Cavill also looked a lot like the character. For many people, Christopher Reeves is the defining image of Superman, but Cavill was a worthy successor not only for his physical appeal. Despite the gloom surrounding him, he still conveyed a sense of justice and hope in Man of Steel and BvS, hinting at Superman’s lighter, more optimistic side. Cavill possessed Superman’s noble qualities in spades. It’s a pity we didn’t see the full flourishing of the character. However, we did see that Clark Kent and Superman were well-suited in Cavill’s outstanding portrayal.
Gal Gadot as Wonder Woman
Gal Gadot’s performance as Wonder Woman in Batman v Superman was one of the film’s other highlights. It was Gadot’s debut as Wonder Woman, and she brought the iconic character to life with grace, strength, and wisdom. Gadot’s Wonder Woman was powerful, compassionate, and inspiring.
One of the things that made Gadot’s performance so great was that she perfectly captured Wonder Woman’s duality perfectly. On the one hand, she is Diana Prince, a warrior princess trained in all combat forms. She is also a demigoddess with superhuman strength and speed. While also a lonely figure, lost and unknown in the world. Gadot conveyed Diana’s fierce, noble features but also showed vulnerability, which made her relatable as a character.
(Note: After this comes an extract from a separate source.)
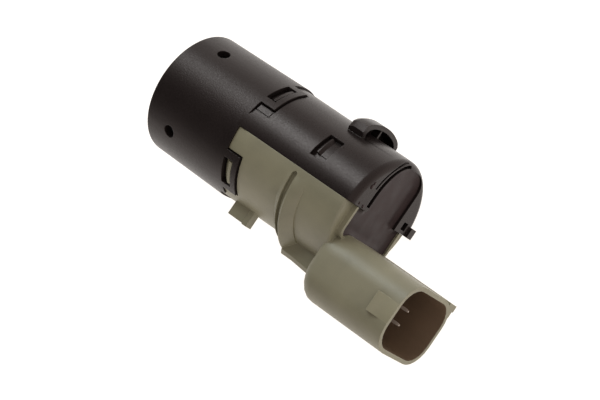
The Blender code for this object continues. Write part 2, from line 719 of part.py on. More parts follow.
def socket_body():
    """Outside of the plug socket with its catch and its corner key."""
    stations = [SOCKET_START + SOCKET_NOSE * (1 - math.cos(t))
                for t in steps_between(math.radians(18), math.pi / 2, math.radians(18))]
    body = loft("socket", [socket_outline(y) for y in [SOCKET_START] + stations + [SOCKET_MOUTH]])
    top = OUTER_HALF_HEIGHT
    end = SOCKET_MOUTH - CATCH_SETBACK
    start = end - CATCH_LENGTH
    outline = [(start, top - BITE), (start, top + CATCH_RISE),
               (start + CATCH_RISE, top + CATCH_RISE), (end, top), (end, top - BITE)]
    catch = loft("catch", [[Vector((x, y, z)) for y, z in outline] for x in
                           (SOCKET_CENTRE - CATCH_HALF_WIDTH, SOCKET_CENTRE + CATCH_HALF_WIDTH)])
    corner = block("corner key", (SOCKET_LEFT, SOCKET_START + SOCKET_NOSE, -OUTER_HALF_HEIGHT),
                   (SOCKET_LEFT + KEY_FILL, SOCKET_MOUTH, -OUTER_HALF_HEIGHT + KEY_FILL))
    edge = block("key edge", (SOCKET_LEFT + KEY_RIB, SOCKET_START, -FAR),
                 (SOCKET_LEFT + FAR, SOCKET_MOUTH + BITE, -OUTER_HALF_HEIGHT + KEY_STEP))
    return join(body, catch, cut(corner, edge))


def socket_hollows(body):
    """Socket cavity, the core in front of its floor and the three pin holes."""
    inner = rounded_outline(SOCKET_CENTRE, 0, SOCKET_HALF_WIDTH, SOCKET_HALF_HEIGHT, SOCKET_CORNER)
    cut(body, prism("cavity", inner, SOCKET_FLOOR_TOP, SOCKET_MOUTH + BITE))
    cut(body, prism("core", inner, SOCKET_START + SOCKET_FLOOR, SOCKET_FLOOR_BACK))
    left = SOCKET_CENTRE - SOCKET_HALF_WIDTH
    reach = math.sqrt(INNER_RADIUS**2 - BOSS_HALF_WIDTH**2)
    cut(body, block("passage", (left, SOCKET_START - PASSAGE_LENGTH, -BOSS_HALF_WIDTH),
                    (reach, SOCKET_START + SOCKET_FLOOR + BITE, BOSS_HALF_WIDTH)))
    side = PIN_SIDE / 2 + PIN_CLEARANCE
    for x, z in pin_places():
        cut(body, block("pin hole", (x - side, SOCKET_FLOOR_BACK - BITE, z - side),
                        (x + side, SOCKET_FLOOR_TOP + BITE, z + side)))


def housing_lip_outline(grow):
    """(x, z) outline of the well beside the socket, with round corners towards the socket."""
    return rounded_outline(0, 0, HOUSING_WELL_REACH + grow, HOUSING_WELL_HALF + grow,
                           HOUSING_WELL_CORNER + grow)


def housing_lip():
    """Raised lip round the housing's well."""
    return prism("lip", housing_lip_outline(HOUSING_LIP), HOUSING_LENGTH - END_WALL / 2,
                 HOUSING_LENGTH + HOUSING_LIP_RISE)


def housing_well():
    """Cutter for the housing's well."""
    return prism("well", housing_lip_outline(0), HOUSING_LENGTH - END_WALL - BITE,
                 HOUSING_LENGTH + HOUSING_LIP_RISE + BITE)


def connector_housing():
    """Grey half of the barrel with the moulded plug socket, flange, boss and lug."""
    body = barrel_solid("housing", HOUSING_LENGTH, HOUSING_EDGE)
    latch_recesses(body, 1)
    join(body, key_band("key", 0, shell_radius(SHOULDER) - SINK), flange(), boss(), lug(),
         housing_lip())
    hollow(body, HOUSING_LENGTH)
    cut(body, housing_well())
    join(body, socket_body())
    socket_hollows(body)
    cut(body, groove(1), groove(-1))
    keep_side(body, 1)
    latch_noses(body, 1)
    board_rails(body, 1)
    return finish(body, "connector_housing", GREY_PLASTIC, 0.5)


def resin_potting():
    """Cured resin that closes the well across both halves."""
    resin = prism("resin", well_outline(-SEAT, SOCKET_LEFT - 2 * SEAT), RESIN_BOTTOM, RESIN_TOP)
    half = HOUSING_WELL_HALF - SEAT
    wings = block("resin side", (SEAM + SEAT, RESIN_BOTTOM, -half),
                  (SOCKET_LEFT - SEAT, RESIN_TOP, half))
    return finish(join(resin, wings), "resin_potting", RESIN, 0.2)


def pin_places():
    """(x, z) of the three contact pins in the socket."""
    half = PIN_PITCH / 2
    return [(SOCKET_CENTRE - half, PIN_LOWER), (SOCKET_CENTRE + half, PIN_LOWER),
            (SOCKET_CENTRE, PIN_UPPER)]


def bar_path(name, path):
    """A square bar with mitred corners along a path that bends in a level plane."""
    half = PIN_SIDE / 2
    up = Vector((0, 0, half))
    rings = []
    for i, point in enumerate(path):
        before = (point - path[i - 1] if i else path[1] - point).normalized()
        after = (path[i + 1] - point if i + 1 < len(path) else before).normalized()
        mitre = (before + after).normalized()
        across = Vector((mitre.y, -mitre.x, 0)) * (half / mitre.dot(before))
        rings.append([point - across - up, point + across - up, point + across + up,
                      point - across + up])
    return loft(name, rings)


def contact_pins():
    """Three square pins that turn behind the socket's floor and land on the board."""
    foot_end = BOARD_END - PIN_FOOT_LENGTH
    turns = [SOCKET_FLOOR_BACK - PIN_SIDE * rows for rows in (2, 4, 3)]
    middle = BOARD_HALF_WIDTH - PIN_FOOT_INSET
    feet = [middle - PIN_FOOT_PITCH, middle + PIN_FOOT_PITCH, middle]
    for number, ((x, z), turn, foot) in enumerate(zip(pin_places(), turns, feet), 1):
        path = [Vector((x, PIN_TIP, z)), Vector((x, turn, z)), Vector((foot, turn, z)),
                Vector((foot, foot_end, z))]
        pin = bar_path("pin", path)
        if z > PIN_LOWER:
            half = PIN_SIDE / 2
            join(pin, block("leg", (foot - half, foot_end, BOARD_TOP + SEAT),
                            (foot + half, foot_end + PIN_SIDE, z)))
        finish(pin, f"contact_pin_{number}", TINNED, 0.25, 1.0)


def circuit_board():
    """Board held in the rails of both halves."""
    board = block("board", (-BOARD_HALF_WIDTH, BOARD_START, BOARD_BOTTOM),
                  (BOARD_HALF_WIDTH, BOARD_END, BOARD_TOP))
    return finish(board, "circuit_board", BOARD_GREEN, 0.5)


def transducer():
    """Metal cup, ceramic disc, damping pad and the silicone ring that isolates them."""
    cup = turned("cup", [
        (0, 0), (0, CUP_RADIUS), (CUP_LENGTH - CUP_FLANGE, CUP_RADIUS),
        (CUP_LENGTH - CUP_FLANGE, CUP_RADIUS + CUP_FLANGE), (CUP_LENGTH, CUP_RADIUS + CUP_FLANGE),
        (CUP_LENGTH, CUP_RADIUS - CUP_WALL), (CUP_FACE, CUP_RADIUS - CUP_WALL), (CUP_FACE, 0)],
        FACE_STEPS)
    finish(cup, "transducer_cup", PAINTED_METAL, 0.45, 0.4)
    disc_start = CUP_FACE + SEAT
    disc = turned("disc", [(disc_start, 0), (disc_start, PIEZO_RADIUS),
                           (disc_start + PIEZO_THICKNESS, PIEZO_RADIUS),
                           (disc_start + PIEZO_THICKNESS, 0)], INNER_STEPS)
    finish(disc, "piezo_disc", CERAMIC, 0.4)
    pad_start = disc_start + PIEZO_THICKNESS + SEAT
    pad_radius = CUP_RADIUS - CUP_WALL - SEAT
    pad = turned("pad", [(pad_start, 0), (pad_start, pad_radius),
                         (pad_start + PAD_LENGTH, pad_radius), (pad_start + PAD_LENGTH, 0)],
                 INNER_STEPS)
    for side in (-1, 1):
        x = side * WIRE_SPACING / 2
        hole = WIRE_RADIUS + SEAT
        cut(pad, block("wire hole", (x - hole, 0, -hole), (x + hole, RING_LENGTH, hole)))
    finish(pad, "damping_pad", FOAM, 0.9)


def decoupling_ring():
    """Silicone ring between the cup and the sleeve."""
    bore = CUP_RADIUS + SEAT
    nose = NECK_RADIUS - RIM_LIP_HEIGHT
    flange_front = CUP_LENGTH - CUP_FLANGE - SEAT
    flange_back = CUP_LENGTH + SEAT
    ring = turned("ring", [
        (0, bore), (0, nose), (RIM_LIP_LENGTH + SEAT, nose), (RIM_LIP_LENGTH + SEAT, NECK_RADIUS),
        (RING_LENGTH, NECK_RADIUS), (RING_LENGTH, bore), (flange_back, bore),
        (flange_back, bore + CUP_FLANGE), (flange_front, bore + CUP_FLANGE), (flange_front, bore)],
        FACE_STEPS)
    return finish(ring, "decoupling_ring", SILICONE, 0.6)


def tube(name, path, radius, sides=8):
    """A round wire along a path that stays in a plane of constant x."""
    rings = []
    for i, point in enumerate(path):
        along = (path[min(i + 1, len(path) - 1)] - path[max(i - 1, 0)]).normalized()
        across = Vector((1, 0, 0))
        up = across.cross(along)
        rings.append([point + across * (radius * math.cos(t)) + up * (radius * math.sin(t))
                      for t in (math.tau * k / sides for k in range(sides))])
    return loft(name, rings)


def lead_wires():
    """Two leads from the ceramic disc through the pad to the board."""
    start = CUP_FACE + 2 * SEAT + PIEZO_THICKNESS + WIRE_RADIUS
    height = BOARD_TOP + SEAT + WIRE_RADIUS
    end = BOARD_START + PIN_FOOT_LENGTH
    for number, side in enumerate((-1, 1), 1):
        path = []
        for y in steps_between(start, end, WIRE_STEP):
            ease = min(1.0, max(0.0, (y - RING_LENGTH) / (BOARD_START - RING_LENGTH)))
            path.append(Vector((side * WIRE_SPACING / 2, y, height * ease**2 * (3 - 2 * ease))))
        finish(tube("wire", path, WIRE_RADIUS), f"lead_wire_{number}", COPPER, 0.35, 1.0)


def on_board(name, place, size, above, colour, roughness, metallic=0.0):
    """A component's body with chamfered top edges, seated above or below the board."""
    x, y = math.copysign(BOARD_HALF_WIDTH, place[0]) - place[0], BOARD_START + place[1]
    half_x, half_y = size[0] / 2, size[1] / 2
    edge = min(size) * COMPONENT_CHAMFER
    rings = []
    for height, inset in ((0, 0), (size[2] - edge, 0), (size[2], edge)):
        z = BOARD_TOP + SEAT + height if above else BOARD_BOTTOM - SEAT - height
        rings.append([Vector((x + sx * (half_x - inset), y + sy * (half_y - inset), z))
                      for sx, sy in ((-1, -1), (1, -1), (1, 1), (-1, 1))])
    return finish(loft(name, rings), name, colour, roughness, metallic)


def transformer():
    """Bobbin, winding and ferrite core of the step-up transformer."""
    x = TRANSFORMER_INSET - BOARD_HALF_WIDTH
    y = BOARD_START + TRANSFORMER_FROM_FRONT
    base = BOARD_TOP + SEAT
    turn = BOBBIN_RADIUS - BOBBIN_GROOVE
    top = base + BOBBIN_HEIGHT

    def upright(angle, radius, z):
        return Vector((x + radius * math.cos(angle), y + radius * math.sin(angle), z))

    def winding_piece(name, profile, colour, roughness, metallic=0.0):
        body = turned(name, profile, INNER_STEPS, upright)
        finish(body, "transformer_" + name, colour, roughness, metallic)

    winding_piece("bobbin", [
        (base, BOBBIN_BORE), (base, BOBBIN_RADIUS), (base + BOBBIN_FLANGE, BOBBIN_RADIUS),
        (base + BOBBIN_FLANGE, turn), (top - BOBBIN_FLANGE, turn),
        (top - BOBBIN_FLANGE, BOBBIN_RADIUS), (top, BOBBIN_RADIUS), (top, BOBBIN_BORE)], CHIP, 0.5)
    winding_piece("winding", [
        (base + BOBBIN_FLANGE + SEAT, turn + SEAT),
        (base + BOBBIN_FLANGE + SEAT, BOBBIN_RADIUS - SEAT),
        (top - BOBBIN_FLANGE - SEAT, BOBBIN_RADIUS - SEAT),
        (top - BOBBIN_FLANGE - SEAT, turn + SEAT)], COPPER, 0.4, 0.8)
    winding_piece("core", [
        (base, 0), (base, BOBBIN_BORE - SEAT), (top + SEAT, BOBBIN_BORE - SEAT),
        (top + SEAT, BOBBIN_RADIUS), (top + SEAT + CORE_CAP, BOBBIN_RADIUS),
        (top + SEAT + CORE_CAP, 0)], FERRITE, 0.6)


def board_components():
    """Driver chip, capacitors, diode and resistors on both faces of the board."""
    on_board("control_chip", CHIP_PLACE, CHIP_SIZE, True, CHIP, 0.45)
    on_board("storage_capacitor", STORAGE_PLACE, STORAGE_SIZE, True, TANTALUM, 0.5)
    on_board("filter_capacitor_1", FILTER_1_PLACE, FILTER_1_SIZE, True, CERAMIC, 0.45)
    on_board("filter_capacitor_2", FILTER_2_PLACE, FILTER_2_SIZE, False, CERAMIC, 0.45)
    on_board("resistor_1", RESISTOR_1_PLACE, RESISTOR_SIZE, True, CHIP, 0.5)
    on_board("resistor_2", RESISTOR_2_PLACE, RESISTOR_SIZE, False, CHIP, 0.5)
    on_board("clamp_diode", DIODE_PLACE, DIODE_SIZE, False, CHIP, 0.45)


def build():
    """Clears the file and makes every piece."""
    for item in list(bpy.data.objects):
        bpy.data.objects.remove(item)
    front_sleeve()
    connector_housing()
    rear_shell()
    resin_potting()
    contact_pins()
    circuit_board()
    transducer()
    decoupling_ring()
    lead_wires()
    transformer()
    board_components()


build()
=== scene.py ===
"""Finishes and studio for an ultrasonic parking sensor.

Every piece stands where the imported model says. Units are metres. The barrel lies along Y with the
sensing face at y = 0, the plug socket is on the +X side, and the seams lie at +Z and -Z.
"""

import math

import bmesh
import bpy
from bpy.props import FloatProperty, FloatVectorProperty, PointerProperty
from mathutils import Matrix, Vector, noise


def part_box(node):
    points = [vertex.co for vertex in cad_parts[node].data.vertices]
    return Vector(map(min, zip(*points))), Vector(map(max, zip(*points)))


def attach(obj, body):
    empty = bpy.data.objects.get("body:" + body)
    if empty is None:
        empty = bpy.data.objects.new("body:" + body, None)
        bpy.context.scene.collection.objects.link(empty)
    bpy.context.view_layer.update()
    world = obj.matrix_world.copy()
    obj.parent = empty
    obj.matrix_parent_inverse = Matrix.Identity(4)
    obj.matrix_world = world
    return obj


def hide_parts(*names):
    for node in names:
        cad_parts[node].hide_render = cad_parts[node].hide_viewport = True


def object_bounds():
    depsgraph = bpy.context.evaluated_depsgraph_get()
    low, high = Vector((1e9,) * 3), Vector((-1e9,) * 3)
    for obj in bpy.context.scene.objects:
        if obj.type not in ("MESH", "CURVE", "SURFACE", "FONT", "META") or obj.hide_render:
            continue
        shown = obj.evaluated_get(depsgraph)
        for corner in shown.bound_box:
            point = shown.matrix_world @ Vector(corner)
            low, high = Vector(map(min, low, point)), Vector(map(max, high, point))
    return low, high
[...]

Gadot blended in seamlessly with Cavill and Affleck; together, they created something special.
Together, they and the rest of the cast gave BvS depth and nuance often lacking in the MCU. For instance, the ensemble cast of the Avengers films was excellent. Robert Downey Jr. adds a class touch to all those films, but they lack the lasting impact that BvS had. The realism, grit and character studies add more meaning to a film, and BvS had these elements. While it didn’t succeed as was hoped, Batman v Superman succeeded in encouraging debate and discussion years later.
Batman v Superman was a superhero film that failed to meet expectations but had an amazing cast.
BvS had a more realistic and gritty tone than the MCU and was criticised for it.
The film’s ensemble was fantastic and should be commended.